If you haven't read it already, I strongly suggest reading the original Dremel paper [0]. It's no doubt somewhat out of date, but I believe BQ is based in Dremel.
tl;dr for underlying storage model: distributed column store which pushes computation down a tree to leaf nodes to parallelize disk I/O. Parent nodes aggregate computations before returning to the client.
We (Sojern) have been using BigQuery since late 2015, we moved from Hive. It has been an amazing experience in terms of cost savings (managed infra, operational cost of a hadoop cluster), and performance. We use it across the org from analytics, ingestion, reporting, ML, and many more uses.

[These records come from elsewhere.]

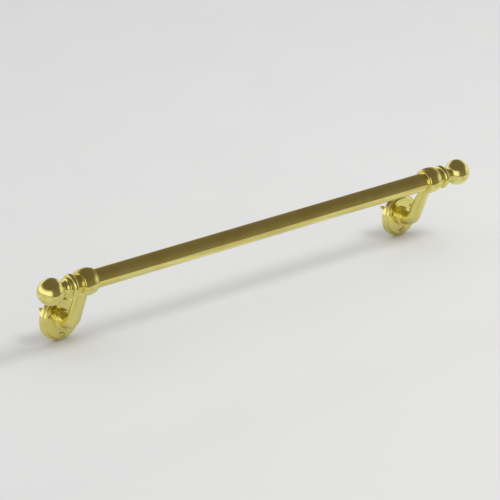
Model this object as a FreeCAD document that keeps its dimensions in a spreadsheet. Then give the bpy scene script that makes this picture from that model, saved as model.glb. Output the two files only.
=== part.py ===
import FreeCAD, Part
import math
import os
import Sketcher

# Sash lift handle: a straight brass tube carried on two cranked arms, each on a round rose.
# Frame: the origin is midway between the roses on the sash face, which is the plane y = 0.
# +X runs along the tube, +Z is up and the sash is on the +Y side. All sizes are in millimetres.

DRIVING = [
    ("overall_length", 406),
    ("rose_spacing", 327),
    ("bar_projection", 34.5),
    ("bar_rise", 38.5),
    ("bar_diameter", 14),
    ("bar_wall", 1.5),
    ("bar_overhang", 4),
    ("bar_edge", 0.5),
    ("ball_diameter", 20),
    ("neck_diameter", 9),
    ("flange_diameter", 14),
    ("flange_width", 2.2),
    ("flange_edge", 0.7),
    ("neck_hollow", 3),
    ("collar_diameter", 18),
    ("collar_width", 4),
    ("collar_bead", 1.8),
    ("plug_length", 14),
    ("plug_edge", 0.6),
    ("stud_diameter", 5),
    ("stud_in_plug", 12),
    ("stud_in_ball", 8),
    ("stud_edge", 0.7),
    ("stud_hole_point", 1.4),
    ("eye_diameter", 20),
    ("eye_width", 13),
    ("eye_lip_diameter", 17.6),
    ("eye_lip_width", 1.5),
    ("eye_crown", 0.7),
    ("eye_edge", 0.5),
    ("eye_lip_step", 0.3),
    ("grub_diameter", 4),
    ("grub_recess", 0.4),
    ("grub_dimple", 0.4),
    ("grub_edge", 0.3),
    ("grub_socket", 2),
    ("grub_socket_depth", 1.4),
    ("dog_diameter", 3),
    ("foot_diameter", 15),
    ("foot_height", 3.2),
    ("foot_edge", 0.9),
    ("arm_root_diameter", 11),
    ("arm_top_diameter", 8),
    ("arm_straight", 1.2),
    ("arm_bend_radius", 12),
    ("foot_fillet", 1),
    ("eye_fillet", 0.7),
    ("rose_diameter", 34),
    ("rose_thickness", 4.5),
    ("rose_step_width", 1.4),
    ("rose_step_height", 1.6),
    ("rose_edge", 0.8),
    ("rose_hollow_width", 0.9),
    ("rose_hollow_radius", 1.2),
    ("rose_bead_width", 0.4),
    ("rose_bead_height", 0.2),
    ("rose_bead_radius", 0.9),
    ("arm_screw_diameter", 5),
    ("arm_screw_head", 9.6),
    ("arm_screw_length", 10),
    ("arm_screw_hole", 12),
    ("arm_screw_recess", 0.1),
    ("arm_screw_slot_depth", 1.2),
    ("arm_screw_edge", 0.6),
    ("pin_diameter", 2.5),
    ("pin_offset", 5),
    ("pin_depth", 2.2),
    ("pin_edge", 0.3),
    ("wood_screw_circle", 22),
    ("wood_screw_head", 5.8),
    ("wood_screw_neck", 3.3),
    ("wood_screw_shank", 2.9),
    ("wood_screw_root", 2.6),
    ("wood_screw_length", 16),
    ("wood_screw_plain", 4.5),
    ("wood_screw_point", 4),
    ("screw_head_rim", 0.3),
    ("screw_slot", 1),
    ("screw_slot_depth", 0.9),
    ("clearance", 0.15),
]

doc = FreeCAD.newDocument("SashLiftHandle")
sheet = doc.addObject("Spreadsheet::Sheet", "Dims")
for row, (alias, value) in enumerate(DRIVING, start=1):
    sheet.set("A%d" % row, alias)
    sheet.set("B%d" % row, str(value))
    sheet.setAlias("B%d" % row, alias)
doc.recompute()


class Size:
    """A length together with the spreadsheet expression that gives it."""

    def __init__(self, value, text):
        self.value = float(value)
        self.text = text

    def _with(self, other, sign, swap=False):
        other = size(other)
        left, right = (other, self) if swap else (self, other)
        value = {
            "+": lambda a, b: a + b,
            "-": lambda a, b: a - b,
            "*": lambda a, b: a * b,
            "/": lambda a, b: a / b,
        }[sign](left.value, right.value)
        return Size(value, "(%s %s %s)" % (left.text, sign, right.text))

    def __add__(self, other):
        return self._with(other, "+")

    def __radd__(self, other):
        return self._with(other, "+", swap=True)

    def __sub__(self, other):
        return self._with(other, "-")

    def __rsub__(self, other):
        return self._with(other, "-", swap=True)

    def __mul__(self, other):
        return self._with(other, "*")

    def __rmul__(self, other):
        return self._with(other, "*", swap=True)

    def __truediv__(self, other):
        return self._with(other, "/")

    def __neg__(self):
        return 0 - self


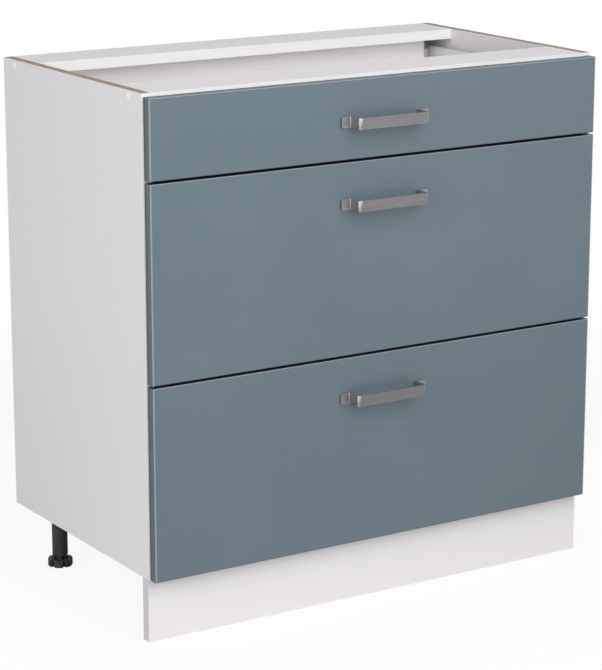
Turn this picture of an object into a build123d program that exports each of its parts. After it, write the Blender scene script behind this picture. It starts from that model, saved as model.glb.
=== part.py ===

There is information about Colossus: the original GFS paper, an interview with Sean Quinlan with McKusick on Colossus improvements, as well as a talk by Denis Serenyi on more of the gory details, e.g. rebalancing.
There was also a public talk on D, the GFS chunkserver replacement, but there don't seem to be recordings or slides from that.
For this trial we are transferring some data from AWS, which is already partitioned in S3 by quite a few dimensions, including DAY.
As BQ only supports DAY partitioning, I had to create multiple tables that represent the other dimensions, but it seems to work OK, if a little clunky when you have to use wildcards/_TABLE_SUFFIX
And with the just announced clustering now you get even better costs and performance.
Disclosure: I'm https://twitter.com/felipehoffa and I work for Google Cloud. And I'm really excited to reprocess all public tables into clustered ones.
Cost (or rather bytes scanned) is sent back from the API on any queries or dry run/validation calls. There's a common chrome extension to put it in the legacy ui, and I believe the beta ui has it baked in (as part of validation)
It's a bit of a shame they never released a paper on how it works, well, nothing since Dremel anyway. And Collosus isn't public either.
I can already see this in built ML stuff being useful for trialling models, especially as it's built right into the SQL.